If you love historical fiction and perfect prose, be prepared to enter a world filled with rebel suffragists, poet-assassins, and high drama. Set in a wonderfully realized 1880s Toronto, this is the book for everyone who's tried to walk that razor-thin line between absolute loyalty and undeniable treason. Or even just felt the weight of someone else's shadow. A heart-pounding literary page-turner you won't be able to put down.

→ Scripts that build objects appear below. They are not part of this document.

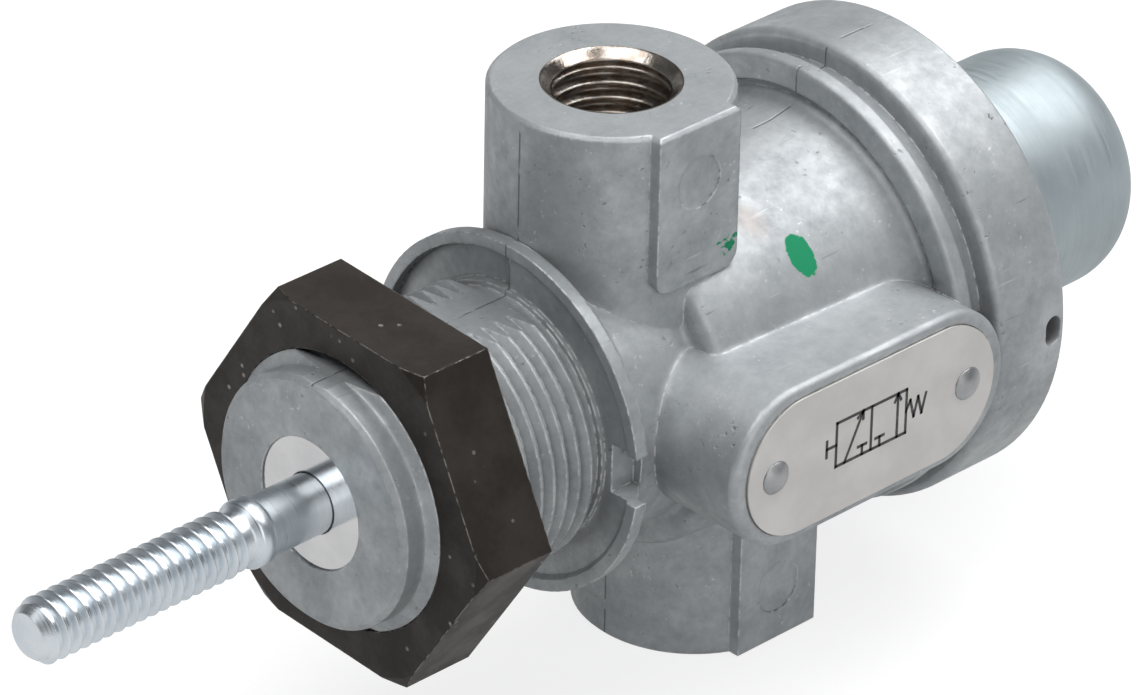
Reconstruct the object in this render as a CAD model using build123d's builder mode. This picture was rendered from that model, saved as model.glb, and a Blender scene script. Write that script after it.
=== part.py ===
# Air bleed valve: a push-rod spool valve in a die-cast body, for mounting through a panel.
# Frame: the plunger axis is X with the rod's tip towards -X. Z is up, through the top port.
# The origin is on the plunger axis, in the plane of the collar's front face, which seats on the panel.

import os
from math import cos, radians, sin, sqrt, tan

from build123d import *

os.makedirs("parts", exist_ok=True)

# Threaded neck and collar
neck_crest_r = 13.0
neck_pitch = 1.5
neck_depth = 0.92
neck_crest_count = 13
neck_length = 23.0
pilot_r = 11.9
neck_chamfer = 0.5
relief_length = 0.95
neck_flat_z = 11.8
collar_r = 16.85
collar_t = 1.3
collar_back_r = 15.9
lip_w = 1.1
dish_root_r = 12.4
dish_depth = 0.45
pocket_depth = 1.1
notch_w = 4.8
notch_floor_r = 13.2

# Lock nut
nut_flats = 32.0
nut_t = 8.0
nut_gap = 11.8
nut_turn = 3.3
nut_chamfer_run = 0.65
nut_clearance = 0.06

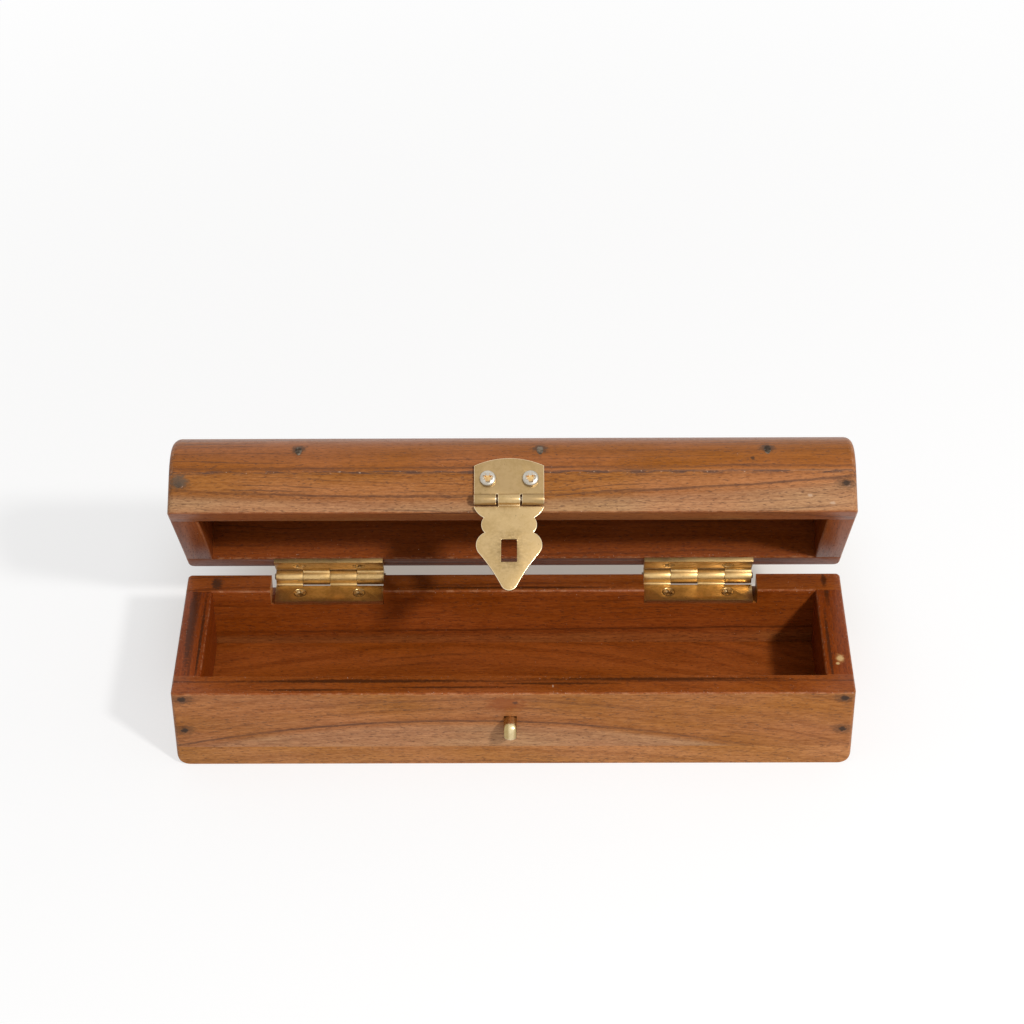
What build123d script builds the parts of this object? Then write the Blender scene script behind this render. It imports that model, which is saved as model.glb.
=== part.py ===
from build123d import *
import os
from math import cos, hypot, pi

# A nailed wooden pencil box: a shallow tray, a domed lid on two brass butt hinges, and a
# brass hasp whose flap drops over a staple. Millimetres, +Z up, the front of the box on -Y,
# with the origin at the centre of the tray's underside. The lid stands open at rest.

# The box as a whole
BOX_LENGTH = 229.0
BOX_DEPTH = 63.5
TRAY_HEIGHT = 31.6
LID_ANGLE = 55.1  # how far the lid stands open, in degrees
RIM_GAP = 0.1  # between the rims of tray and lid when shut

# Boards
LONG_WALL = 9.5
END_WALL = 9.3
BASE_THICKNESS = 7.9
LID_WALL_HEIGHT = 14.0
DOME_RISE = 19.9  # crown of the lid above the flat underside of its top board
SHOULDER_RADIUS = 16.0  # of the dome along its long edges

# Edges, rounded after the boards were nailed together
CORNER_ROUND = 1.5
BASE_END_ROUND = 4.5
DOME_END_ROUND = 2.4
RIM_EASE = 0.5
WELL_EASE = 0.5

# Butt hinges
HINGE_FROM_END = 49.75  # a hinge's middle from its end of the box
HINGE_LENGTH = 38.0
KNUCKLE_RADIUS = 3.0
KNUCKLE_COUNT = 4
KNUCKLE_GAP = 0.16
KNUCKLE_FILLET = 1.1
HINGE_SETBACK = 2.4  # pin axis behind the outer face of the back board
LEAF_THICKNESS = 1.5
LEAF_CLEARANCE = 0.4  # from a leaf's edge to the other leaf's knuckles
PIN_RADIUS = 1.2
PIN_END = 0.6  # stands out past the last knuckle
NOTCH_SLACK_INNER = 0.15
NOTCH_SLACK_OUTER = 1.4

# Countersunk hinge screws
LEAF_SCREW_SPACING = 20.75
LEAF_SCREW_INSET = 5.0  # from the outer face of the back board
LEAF_HEAD_RADIUS = 2.35
LEAF_HEAD_LAND = 0.1  # straight rim above the head's 45 degree slope
LEAF_SHANK_RADIUS = 1.2
LEAF_SCREW_LENGTH = 11.0

# Hasp
HASP_X = -1.0
HASP_WIDTH = 23.2
HASP_THICKNESS = 1.0
HASP_PIN_HEIGHT = 3.8  # above the rim of the lid
HASP_PIN_STANDOFF = 2.15  # in front of the lid's front face
HASP_KNUCKLE_RADIUS = 1.85
HASP_KNUCKLE_GAP = 0.7
HASP_PIN_RADIUS = 0.8
HASP_CLEARANCE = 0.3  # from one plate's edge to the other's knuckle
PLATE_SHOULDER = 12.1  # above the pin
PLATE_CROWN = 14.7

# The flap's outline: half-widths, each with its drop below the pin
WING_HALF = 11.7
WING_CURVE = (10.75, 4.0)
WAIST = (8.35, 6.1)
BEAD = (9.2, 8.65)
NECK = (8.05, 11.3)
LOBE = (10.9, 15.35)
LOBE_END = (9.6, 18.9)
OGEE = (5.5, 24.6)
TIP_SIDE = (2.5, 29.9)
TIP_DROP = 31.4
SLOT_DROP = 17.6
SLOT_WIDTH = 5.2
SLOT_HEIGHT = 7.9
FLAP_BACK_GAP = 0.3  # to the lid's front face, at the pin
FLAP_LEAN = 3.0  # degrees that the hanging flap stands out, so that it rides over the staple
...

A young housemaid fleeing a traumatic past. A poet dreaming of celebrity from his job in a sooty boiler room. A respectable lady navigating the realms of power in the hopes of a better future for her daughters. In 1880s Toronto, these characters come together around the charismatic George Brown. Dayle Furlong's Unto the Day is a richly detailed, compassionate page-turner invoking the yeasty air of the tavern, the urine-soaked walls of the flop-house, the worn-out boots, starchy potato peelings, chapped hands, tight-laced stays, voluminous skirts and laboriously polished silver behind a city and a nation in transition.
Dayle Furlong is the author of Lake Effect & Other Stories, the novel Saltwater Cowboys, and a collection of poetry, Open Slowly. She has a M.A. in creative writing from the University of Edinburgh and works as a librarian. Originally from Newfoundland, Dayle lives in Toronto.